-- BEGIN Supplied material --

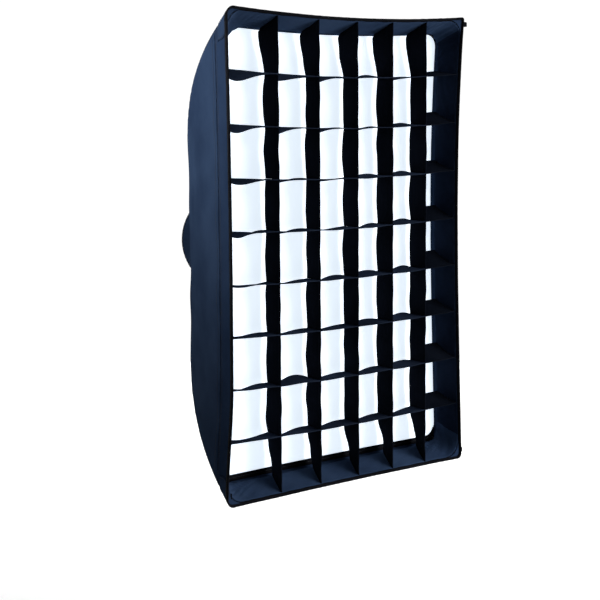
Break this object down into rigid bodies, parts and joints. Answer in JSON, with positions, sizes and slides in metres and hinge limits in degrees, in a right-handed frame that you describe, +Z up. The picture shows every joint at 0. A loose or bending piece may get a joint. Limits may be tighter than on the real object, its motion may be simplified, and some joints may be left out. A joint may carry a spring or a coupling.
{
  "type": "softbox",
  "caption": "Rectangular cloth softbox on sprung rods and a turning speed ring, with inner baffle, front diffuser and peel-off egg-crate grid, for a studio flash head.",
  "frame": {"origin": "centre of the adapter's seat on the flash head, on the axis of the speed ring", "axes": "+Y back along the optical axis into the flash head (the box opens towards -Y); +Z up along the box's long side; +X to the right seen from the front"},
  "size_m": [0.618, 0.4635, 0.9033],
  "materials": {
    "shell_cloth": "tightly woven coated nylon, slight sheen, silver-coated inside",
    "black_cloth": "matt black webbing and nylon",
    "white_cloth": "translucent white nylon",
    "ring_metal": "cast and turned, satin",
    "screw_steel": "zinc-plated",
    "rod_paint": "black spring steel, satin",
    "tip_rubber": "matt moulded",
    "knob_plastic": "moulded, fine grain"
  },
  "bodies": {
    "flash_adapter": {"bayonet_adapter": "ring_metal", "retaining_ring": "ring_metal", "retaining_screw_1": "screw_steel", "retaining_screw_2": "screw_steel", "retaining_screw_3": "screw_steel"},
    "box": {"speed_ring": "ring_metal", "rod_socket_1": "ring_metal", "rod_socket_2": "ring_metal", "rod_socket_3": "ring_metal", "rod_socket_4": "ring_metal", "rod_1": "rod_paint", "rod_2": "rod_paint", "rod_3": "rod_paint", "rod_4": "rod_paint", "rod_tip_1": "tip_rubber", "rod_tip_2": "tip_rubber", "rod_tip_3": "tip_rubber", "rod_tip_4": "tip_rubber", "panel_top": "shell_cloth", "panel_bottom": "shell_cloth", "panel_left": "shell_cloth", "panel_right": "shell_cloth", "corner_seam_1": "black_cloth", "corner_seam_2": "black_cloth", "corner_seam_3": "black_cloth", "corner_seam_4": "black_cloth", "rear_collar": "shell_cloth", "front_band": "shell_cloth", "edge_binding": "black_cloth", "corner_pocket_1": "shell_cloth", "corner_pocket_2": "shell_cloth", "corner_pocket_3": "shell_cloth", "corner_pocket_4": "shell_cloth", "diffuser_ledge": "black_cloth", "grid_hook_strip": "black_cloth"},
    "lock_screw_top": {"lock_screw_1": "knob_plastic"},
    "lock_screw_bottom": {"lock_screw_2": "knob_plastic"},
    "baffle": {"inner_baffle": "white_cloth", "baffle_strap_1": "black_cloth", "baffle_strap_2": "black_cloth", "baffle_strap_3": "black_cloth", "baffle_strap_4": "black_cloth"},
    "front_diffuser": {"diffuser": "white_cloth", "diffuser_hem": "black_cloth"},
    "grid": {"grid_frame": "shell_cloth", "grid_upright_1": "black_cloth", "grid_upright_2": "black_cloth", "grid_upright_3": "black_cloth", "grid_upright_4": "black_cloth", "grid_upright_5": "black_cloth", "grid_level_1": "black_cloth", "grid_level_2": "black_cloth", "grid_level_3": "black_cloth", "grid_level_4": "black_cloth", "grid_level_5": "black_cloth", "grid_level_6": "black_cloth", "grid_level_7": "black_cloth", "grid_level_8": "black_cloth"}
  },
  "joints": [
    {"name": "box_turn", "type": "hinge", "parent": "flash_adapter", "child": "box", "pos_m": [0, -0.0143, 0], "axis": [0, -1, 0], "continuous": true},
    {"name": "lock_screw_top_turn", "type": "hinge", "parent": "box", "child": "lock_screw_top", "pos_m": [0, -0.0143, 0.1], "axis": [0, 0, 1], "range_deg": [0, 360]},
    {"name": "lock_screw_bottom_turn", "type": "hinge", "parent": "box", "child": "lock_screw_bottom", "pos_m": [0, -0.0143, -0.1], "axis": [0, 0, -1], "range_deg": [0, 360]},
    {"name": "baffle_unhook", "type": "slide", "parent": "box", "child": "baffle", "axis": [0, -1, 0], "range_m": [0, 0.3]},
    {"name": "diffuser_peel", "type": "slide", "parent": "baffle", "child": "front_diffuser", "axis": [0, -1, 0], "range_m": [0, 0.2]},
    {"name": "grid_peel", "type": "slide", "parent": "front_diffuser", "child": "grid", "axis": [0, -1, 0], "range_m": [0, 0.2]}
  ]
}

-- END Supplied material --

## Task to complete
Copy out every line in the listing where the word "hinge" appears.

## The output
Break this object down into rigid bodies, parts and joints. Answer in JSON, with positions, sizes and slides in metres and hinge limits in degrees, in a right-handed frame that you describe, +Z up. The picture shows every joint at 0. A loose or bending piece may get a joint. Limits may be tighter than on the real object, its motion may be simplified, and some joints may be left out. A joint may carry a spring or a coupling.
    {"name": "box_turn", "type": "hinge", "parent": "flash_adapter", "child": "box", "pos_m": [0, -0.0143, 0], "axis": [0, -1, 0], "continuous": true},
    {"name": "lock_screw_top_turn", "type": "hinge", "parent": "box", "child": "lock_screw_top", "pos_m": [0, -0.0143, 0.1], "axis": [0, 0, 1], "range_deg": [0, 360]},
    {"name": "lock_screw_bottom_turn", "type": "hinge", "parent": "box", "child": "lock_screw_bottom", "pos_m": [0, -0.0143, -0.1], "axis": [0, 0, -1], "range_deg": [0, 360]},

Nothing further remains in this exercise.